--- RAW DATA ---
* * * *
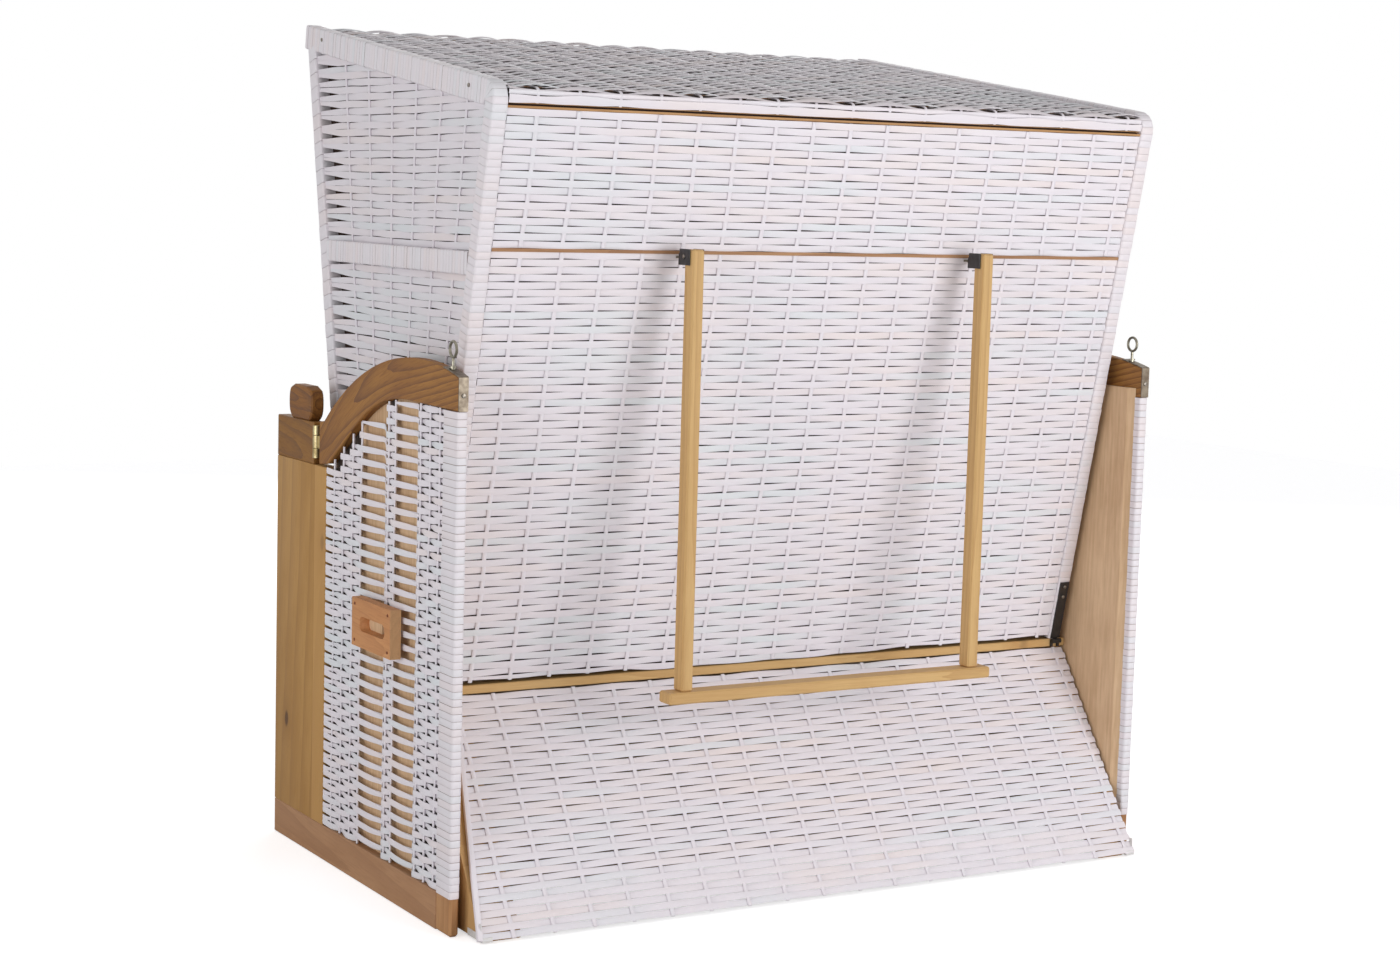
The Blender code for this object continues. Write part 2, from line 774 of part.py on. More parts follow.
def make_flap(paint, cheek_front):
    """The slanted woven flap behind the seat, and the sawn cheek that stands under each end."""
    half_width = room_half_width - flap_side_gap
    outer_top, outer_foot = flap_points(0)
    inner_top, inner_foot = flap_points(flap_thickness)
    outline = [inner_foot, outer_foot, outer_top, inner_top]
    make_profile("rear_flap", outline, (-half_width, half_width), paint["wicker"])
    seat_top, seat_foot = flap_points(flap_thickness + seat_gap)
    slope = (seat_foot[0] - seat_top[0]) / (seat_top[1] - seat_foot[1])
    foot_y = seat_foot[0] + slope * (seat_foot[1] - cheek_lift)
    cheek = [(cheek_front, cheek_lift), (foot_y, cheek_lift), seat_top, (cheek_front, seat_top[1])]
    for side, label in ((1, "left"), (-1, "right")):
        outer = half_width - cheek_inset
        span = mirror_x((outer - cheek_thickness, outer), side)
        make_profile("flap_cheek_" + label, cheek, span, paint["board"])


def footrest_span(side):
    """The x span of a footrest: from the divider to the wall, with running clearance."""
    low = divider_thickness / 2 + slide_clearance
    return mirror_x((low, room_half_width - slide_clearance), side)


def make_footrest(side, label, paint):
    """A low box, open behind, with a finger slot in its front, and the pad on top."""
    span = footrest_span(side)
    front = wall_front_y + footrest_front_setback
    rear = front + footrest_depth
    low = floor_board_lift + floor_board_thickness + seat_gap
    high = low + footrest_height
    box = make_board("footrest_box_" + label, span, (front, rear), (low, high), paint["pine"])
    wall = footrest_board
    hollow = make_board(
        "footrest_hollow_" + label, (span[0] + wall, span[1] - wall),
        (front + wall, rear + cut_overrun), (low + wall, high - wall), None,
    )
    cut(box, hollow)
    middle = (span[0] + span[1]) / 2
    slot_top = high - footrest_slot_drop
    slot = make_board(
        "footrest_slot_" + label,
        (middle - footrest_slot_length / 2, middle + footrest_slot_length / 2),
        (front - cut_overrun, front + wall + cut_overrun),
        (slot_top - footrest_slot_height, slot_top), None,
    )
    slot.modifiers.new("round", "BEVEL").width = footrest_slot_height / 3
    slot.modifiers["round"].segments = 2
    cut(box, slot)
    inset = footrest_cushion_inset
    pad = make_cushion(
        "footrest_cushion_" + label, (span[1] - span[0] - inset * 2, footrest_depth - inset * 2),
        footrest_cushion_height, paint["cloth"], (small_cushion_across, small_cushion_along), 1,
    )
    place = Matrix.Translation((middle, (front + rear) / 2, high + seat_gap))
    pad.data.transform(place)
    return [box, pad]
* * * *
--- THE TASK ---
Where a line contains "from", copy that line.

--- COMPLETE RESPONSE ---
The Blender code for this object continues. Write part 2, from line 774 of part.py on. More parts follow.
    """The x span of a footrest: from the divider to the wall, with running clearance."""